Tim: You’re right on all of that, but I mentioned when we were discussing Janet Leon (from the same heat, incidentally) a few weeks back that there was a lot of generic EDM in this year’s competition – anything of the genre would need to really stand out in order to qualify. This, well, didn’t. A decent song, but in a crowded pool.

The Saturdays feat. Sean Paul – What About Us

“Sean Paul has apparently arrived straight from a Peter Andre song.”

Tom: Unusually, this song and video are available in two versions: and I suspect you’ll prefer the version that completely excludes Sean Paul. We’re not talking about that version because, frankly, it’s a bit boring.

Tim: Hmm – I’d normally say yes to any absence of rappers, but the middle eight there could do with some livening up.

Tim: Oh, it’s not just the middle eight he limits himself to. Crikey.
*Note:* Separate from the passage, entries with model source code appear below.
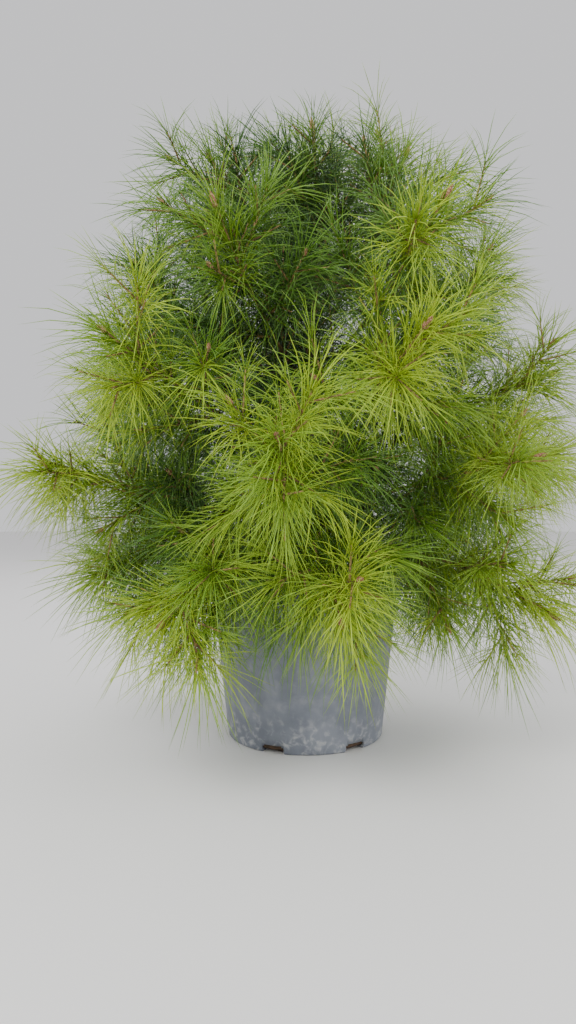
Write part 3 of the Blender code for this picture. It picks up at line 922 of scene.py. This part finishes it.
dealt = {name: [] for name in [*LIT_TO_SHADED_GREENS, "dry"]}
luck = random.Random(SEED)
# The nearer a shoot stands to the crown's middle, the darker the painted shade of its green.
for shoot in shoots:
    share = (OUTER_DEPTH - shoot.depth) / (OUTER_DEPTH - INNER_DEPTH) + luck.uniform(-CHANCE, CHANCE)
    step = int(min(max(share, 0.0), 0.999) * len(LIT_TO_SHADED_GREENS))
    dry = shoot.order == 2 and shoot.path[0].z > DRY_ABOVE and luck.random() < DRY_CHANCE
    dealt["dry" if dry else list(LIT_TO_SHADED_GREENS)[step]].append(shoot)

masses = nodes_named("needles")
share_of_masses = [masses[i::len(LIT_TO_SHADED_GREENS)] for i in range(len(LIT_TO_SHADED_GREENS))]
for number, ((name, colour), standing_for) in enumerate(zip(LIT_TO_SHADED_GREENS.items(), share_of_masses)):
    green = Finish("needle_" + name, colour, 0.42).material
    mesh = dress("needles_" + name, dealt[name], green, FIRST_SEED + number, **GREEN_SPRAY)
    add_piece("needles_" + name, mesh, green, standing_for)
brown = Finish("dry_needle", DRY, 0.7).material
mesh = dress("needles_dry", dealt["dry"], brown, DRY_SEED, **DRY_SPRAY)
add_piece("needles_dry", mesh, brown)
bpy.data.objects.remove(pair)

# %% [markdown]
# ## Buds
# A brown bud of overlapping scales stands at the end of each strong shoot, in the middle of its rosette.
# One bud is a small turned form with stepped rings. A second Geometry Nodes tree sets it on the shoots'
# tips, turned to each shoot's own direction.

# %% Set the buds on the tips
BUD_LENGTH = 0.013
BUD_PROFILE = ((0.0, 0.0), (0.16, 0.0), (0.21, 0.16), (0.17, 0.17), (0.22, 0.36), (0.17, 0.37),
               (0.19, 0.56), (0.14, 0.57), (0.14, 0.74), (0.09, 0.75), (0.07, 0.90), (0.0, 1.0))
BUD_SIDES = 8
SIDE_BUD_CHANCE = 0.45
SIDE_BUD_SIZE = 0.75


def setting_tree():
    """Sets one shape on points, each turned to the point's aim and scaled to its size."""
    t = Tree("shape_on_points", {"Shape": "Object", "Finish": "Material"})
    given = t.inputs
    aim = t.node("GeometryNodeInputNamedAttribute", {"data_type": "FLOAT_VECTOR"}, {"Name": "aim"})
    facing = t.node("FunctionNodeAlignRotationToVector", {"axis": "Z"}, {"Vector": aim})
    shape = t.node("GeometryNodeObjectInfo", {}, {"Object": given["Shape"]}, output="Geometry")
    size = t.attribute("size")
    scale = t.node("ShaderNodeCombineXYZ", {}, {0: size, 1: size, 2: size})
    placed = t.node("GeometryNodeInstanceOnPoints", {},
                    {"Points": given["Geometry"], "Instance": shape, "Rotation": facing, "Scale": scale})
    real = t.node("GeometryNodeRealizeInstances", {}, {"Geometry": placed})
    done = t.node("GeometryNodeSetMaterial", {}, {"Geometry": real, "Material": given["Finish"]})
    t.tree.links.new(done, t.end)
    return t


setting = setting_tree()


def set_out(shape_mesh, places, aims, sizes, material):
    """One mesh with a copy of a shape at each place."""
    shape = bpy.data.objects.new("shape", shape_mesh)
    mesh = bpy.data.meshes.new("places")
    mesh.from_pydata(places, [], [])
    mesh.attributes.new("aim", "FLOAT_VECTOR", "POINT").data.foreach_set("vector", np.ravel(aims))
    mesh.attributes.new("size", "FLOAT", "POINT").data.foreach_set("value", sizes)
    carrier = bpy.data.objects.new("places", mesh)
    for holder in (shape, carrier):
        scene.collection.objects.link(holder)
    placing = carrier.modifiers.new("placing", "NODES")
    placing.node_group = setting.tree
    placing[setting.keys["Shape"]] = shape
    placing[setting.keys["Finish"]] = material
    made = bpy.data.meshes.new_from_object(carrier.evaluated_get(bpy.context.evaluated_depsgraph_get()))
    for spare in (carrier, shape):
        bpy.data.objects.remove(spare)
    for name in ("aim", "size"):
        if name in made.attributes:
            made.attributes.remove(made.attributes[name])
    return made


draw = random.Random(SEED + 2)
tips, aims, sizes = [], [], []
for shoot in shoots:
    if shoot.order == 0 or (shoot.order == 1 and draw.random() < SIDE_BUD_CHANCE):
        tip, aim = along(shoot.path, 1.0)
        tips.append(tip)
        aims.append(aim)
        sizes.append(BUD_LENGTH * draw.uniform(0.7, 1.1) * (1.0 if shoot.order == 0 else SIDE_BUD_SIZE))

bud_finish = Finish("bud_scales", roughness=0.7)
fringe = bud_finish.noise(900, 3)
bud_finish.set(**{
    "Base Color": bud_finish.mix(fringe.ramp(0.45, 0.65), (0.200, 0.080, 0.030), (0.480, 0.300, 0.170)),
    "Normal": bud_finish.bump(fringe, 0.0003),
})
bud_mesh = set_out(turned(BUD_PROFILE, BUD_SIDES), tips, aims, sizes, bud_finish.material)
add_piece("shoot_buds", bud_mesh, bud_finish.material)

# %% [markdown]
# ### Crumbs on the compost
# Loose bark chips lie on the bed. Each is one squashed, uneven lump, and the same tree sets them out.

# %% Scatter the crumbs
CRUMB_COUNT = 900
CRUMB_SIZE = 0.0026
CRUMB_SQUASH = 0.55


def crumb_mesh():
    shape = bmesh.new()
    bmesh.ops.create_icosphere(shape, subdivisions=1, radius=1.0)
    for vertex in shape.verts:
        vertex.co *= 1 + 0.35 * noise.noise(vertex.co * 1.7)
        vertex.co.z *= CRUMB_SQUASH
    mesh = bpy.data.meshes.new("crumb")
    shape.to_mesh(mesh)
    shape.free()
    return mesh


draw = random.Random(SEED + 3)
places, aims, sizes = [], [], []
while len(places) < CRUMB_COUNT:
    radius = (edge - CRUMB_SIZE) * math.sqrt(draw.random())
    size = CRUMB_SIZE * draw.uniform(0.25, 1.0) ** 1.6
    if radius > trunk_radius(SOIL_TOP) + 2 * size:
        places.append(outward(draw.uniform(0, 360)) * radius + Vector((0, 0, soil_height(radius))))
        aims.append(Vector((draw.uniform(-0.6, 0.6), draw.uniform(-0.6, 0.6), 1)).normalized())
        sizes.append(size)
crumb_piece = set_out(crumb_mesh(), places, aims, sizes, compost.material)
add_piece("compost_crumbs", crumb_piece, compost.material, smooth=False)
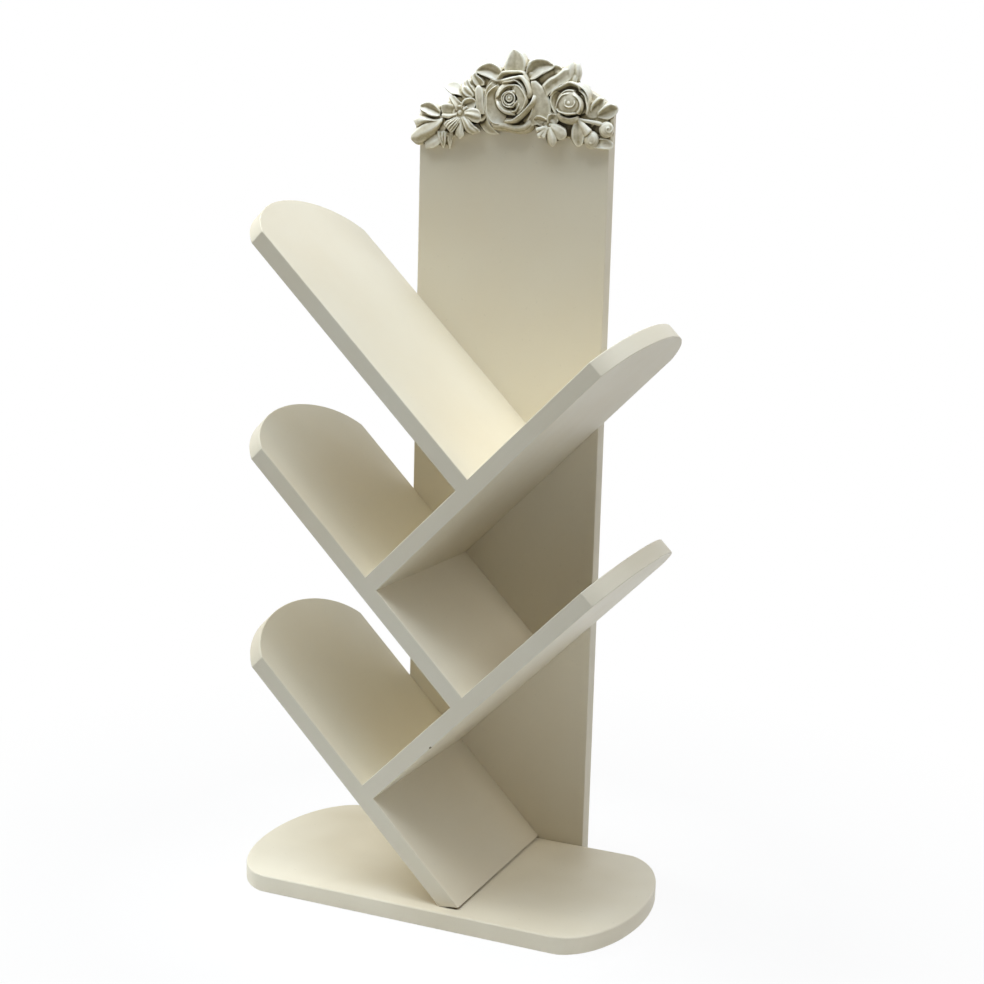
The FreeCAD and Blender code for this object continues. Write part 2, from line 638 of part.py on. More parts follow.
pieces.append(make_screws("base_screws", "sizes.screw_length", 3, "sizes.base_screw_pitch", "X_Axis",
                          INTO_BACK, "(-sizes.base_screw_pitch)", BACK, "(sizes.base_thickness / 2)"))
sunk = f"(sizes.foot_screw_sunk * {SLANT})"
pieces.append(make_screws("foot_screws", "sizes.foot_screw_length", 2, "sizes.foot_screw_spacing", "Y_Axis",
                          Rotation(Vector(0, 1, 0), 180 - LEAN), f"({FOOT_ENTRY_X} - {sunk})",
                          f"({FACE} - {FOOT_MIDDLE} - sizes.foot_screw_spacing / 2)", sunk))
pieces.append(make_garland())

doc.recompute()
for item in doc.Objects:
    if {"Invalid", "Error"} & set(item.State):
        raise ValueError(f"{item.Label} failed: {item.State}")
for piece in pieces:
    if piece.Shape.isNull() or not piece.Shape.isValid():
        raise ValueError(f"{piece.Label} has no valid shape")

os.makedirs("parts", exist_ok=True)
for piece in pieces:
    box = piece.Shape.optimalBoundingBox()
    low = f"{box.XMin:.1f} {box.YMin:.1f} {box.ZMin:.1f}"
    high = f"{box.XMax:.1f} {box.YMax:.1f} {box.ZMax:.1f}"
    count = len(piece.Shape.Solids)
    print(f"{piece.Label:22s} solids {count}  volume {piece.Shape.Volume:9.0f}  from {low} to {high}")
    piece.Shape.exportStep(f"parts/{piece.Label}.step")
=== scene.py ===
# %% [markdown]
# # A desktop book rack with a rose garland
# Five boards lean at 45 degrees, left and right in turn, and each stands on the one below, so that
# books rest in the vees. A tall panel carries them from behind, and a wide board with oval ends is
# the foot. Everything is painted in a warm ivory. A cast garland of roses is fixed along the head.
#
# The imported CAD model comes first. It is the fixed frame: every piece made here takes its place
# from it, in metres, and stands for one of its nodes.

# %% Load the frame
import math
from functools import partial

import bmesh
import bpy
import numpy
from mathutils import Matrix, Vector


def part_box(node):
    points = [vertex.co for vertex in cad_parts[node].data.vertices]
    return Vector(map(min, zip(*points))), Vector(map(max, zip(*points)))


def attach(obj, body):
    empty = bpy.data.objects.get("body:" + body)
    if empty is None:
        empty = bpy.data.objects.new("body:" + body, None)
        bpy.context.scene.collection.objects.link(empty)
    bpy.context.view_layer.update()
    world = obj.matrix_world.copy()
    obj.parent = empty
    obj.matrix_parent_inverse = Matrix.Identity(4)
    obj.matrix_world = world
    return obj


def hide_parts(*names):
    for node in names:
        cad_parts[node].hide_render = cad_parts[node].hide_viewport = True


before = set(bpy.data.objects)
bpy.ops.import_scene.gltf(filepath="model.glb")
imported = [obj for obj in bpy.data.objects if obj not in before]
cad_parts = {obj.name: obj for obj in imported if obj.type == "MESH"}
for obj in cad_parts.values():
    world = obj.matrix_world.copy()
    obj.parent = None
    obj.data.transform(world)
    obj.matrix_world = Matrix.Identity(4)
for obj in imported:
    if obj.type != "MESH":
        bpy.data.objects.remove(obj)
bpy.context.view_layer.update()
scene = bpy.context.scene
scene.view_settings.view_transform = "Standard"
MM = 0.001
print("nodes in the frame:", len(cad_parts))

# %% Read the main lines of the rack from the frame
base_low, base_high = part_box("base_board")
panel_low, panel_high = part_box("back_panel")
base_top = base_high.z
panel_face = panel_low.y
panel_back = panel_high.y
print("base top", round(base_top / MM, 2), "mm; panel face at y", round(panel_face / MM, 2), "mm")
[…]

Tom: Because what we have here is a generic synth-backed Saturdays pop song. Generic video with dancing and arty filters. Generic melody that I can’t remember at all. Generic lyrics about sex that parents of their younger fans won’t notice. And then… then there’s Sean Paul.

Tim: Hmm. He does at least avoid the school register vibe that Flo Rida provided.

Tom: I’d forgotten how good that track was. It’s everything that this should be – even Flo Rida. Sean Paul, meanwhile, has apparently arrived straight from a Peter Andre track.

Tim: Hahahaha, he has and all.

Tom: Now, if you’ve got a bassy Jamiacan accent, someone applies a bit of reverb to it, and you’re interjecting into a dance track, you’re going to sound like that guy from ‘Mysterious Girl’. Was that the effect they were going for, I wonder? Because once you stop thinking of it as an irritating interjection, and instead a throwback to 1995 and the only thing that makes the song vaguely interesting, it’s not all that bad.

Tim: It does make it somewhat entertaining.

Tom: It’s no Mysterious Girl though.